La firma se produce en Paris, también en París, el 10 de diciembre de 1948. Desde entonces, ha sido ampliada numerosas veces, con derechos de segunda y tercera generación: derecho a la salud, al trabajo. Derecho al medio ambiente, a la paz. Y desde entonces, también, la hemos ignorado cuando así nos ha convenido. No hace falta irse muy lejos, ni buscar ejemplos espectaculares.
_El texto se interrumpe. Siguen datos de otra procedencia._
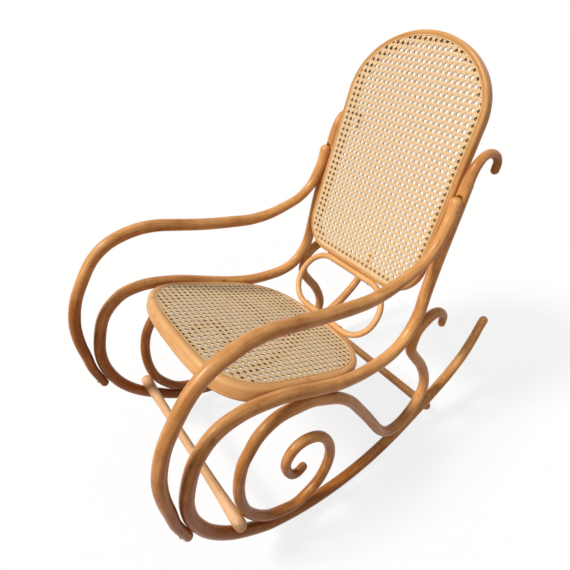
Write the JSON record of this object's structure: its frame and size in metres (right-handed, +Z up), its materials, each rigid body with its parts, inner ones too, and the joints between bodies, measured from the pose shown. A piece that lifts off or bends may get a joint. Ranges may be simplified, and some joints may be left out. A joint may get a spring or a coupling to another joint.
{
  "type": "rocking chair",
  "caption": "Bentwood rocking chair with long curled side frames on rockers, a tall arched cane back, a rounded cane seat, a small loop behind the seat and turned stretchers.",
  "frame": {"origin": "centre of the bounding box's base, on the floor, with the chair at rest on the flats of its rockers", "axes": "+Z up, -Y towards the front of the chair, +X towards the sitter's left"},
  "size_m": [0.5726, 1.044, 1.0571],
  "materials": {
    "rod_wood": "golden brown beech, steam-bent, semi-gloss varnish, mottled",
    "frame_wood": "honey-coloured beech, semi-gloss varnish",
    "pale_wood": "paler pinkish beech, turned, semi-gloss varnish",
    "cane": "natural woven cane, satin",
    "spline": "round reed spline, satin",
    "screw_steel": "dulled dark steel"
  },
  "bodies": {
    "root": {"left_runner": "rod_wood", "right_runner": "rod_wood", "left_arm": "rod_wood", "right_arm": "rod_wood", "left_scroll": "rod_wood", "right_scroll": "rod_wood", "back_frame": "frame_wood", "back_spline": "spline", "back_cane": "cane", "seat_frame": "frame_wood", "seat_spline": "spline", "seat_cane": "cane", "lumbar_loop": "frame_wood", "front_stretcher": "pale_wood", "rear_stretcher": "rod_wood", "left_arm_foot_screw": "screw_steel", "right_arm_foot_screw": "screw_steel", "left_arm_top_screw": "screw_steel", "right_arm_top_screw": "screw_steel", "left_scroll_bend_screw": "screw_steel", "right_scroll_bend_screw": "screw_steel", "left_scroll_rear_screw": "screw_steel", "right_scroll_rear_screw": "screw_steel", "left_scroll_rail_screw": "screw_steel", "right_scroll_rail_screw": "screw_steel", "left_scroll_front_screw": "screw_steel", "right_scroll_front_screw": "screw_steel", "left_back_lower_screw": "screw_steel", "right_back_lower_screw": "screw_steel", "left_back_upper_screw": "screw_steel", "right_back_upper_screw": "screw_steel", "left_seat_front_screw": "screw_steel", "right_seat_front_screw": "screw_steel", "left_seat_rear_screw": "screw_steel", "right_seat_rear_screw": "screw_steel", "left_front_stretcher_screw": "screw_steel", "right_front_stretcher_screw": "screw_steel", "left_rear_stretcher_screw": "screw_steel", "right_rear_stretcher_screw": "screw_steel", "left_loop_upper_screw": "screw_steel", "right_loop_upper_screw": "screw_steel", "left_loop_lower_screw": "screw_steel", "right_loop_lower_screw": "screw_steel"}
  },
  "joints": []
}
Artículo 25 de la Declaración Universal de los Derechos Humanos: “Toda persona tiene derecho a un nivel de vida adecuado que le asegure, así como a su familia, la salud y el bienestar, y en especial la alimentación, el vestido, la vivienda, la asistencia médica y los servicios sociales necesarios”. Noticia de hace un día: “Desahuciado y enfermo, Alfonso muere en un parque de Madrid”. Esta misma noche, en Badalona, el incendio de una nave industrial, donde vivían 150 personas, produce varios muertos y heridos.
Si algo hemos aprendido por la fuerza desde 1948, Lucía, es que nadie tiene derechos por el mero hecho de “ser humano”. Los derechos se obtienen, y luego hay que defenderlos. Hoy, 10 de diciembre, es una buena fecha para recordarlo.
Un abrazo, Lucía. Hasta la semana que viene.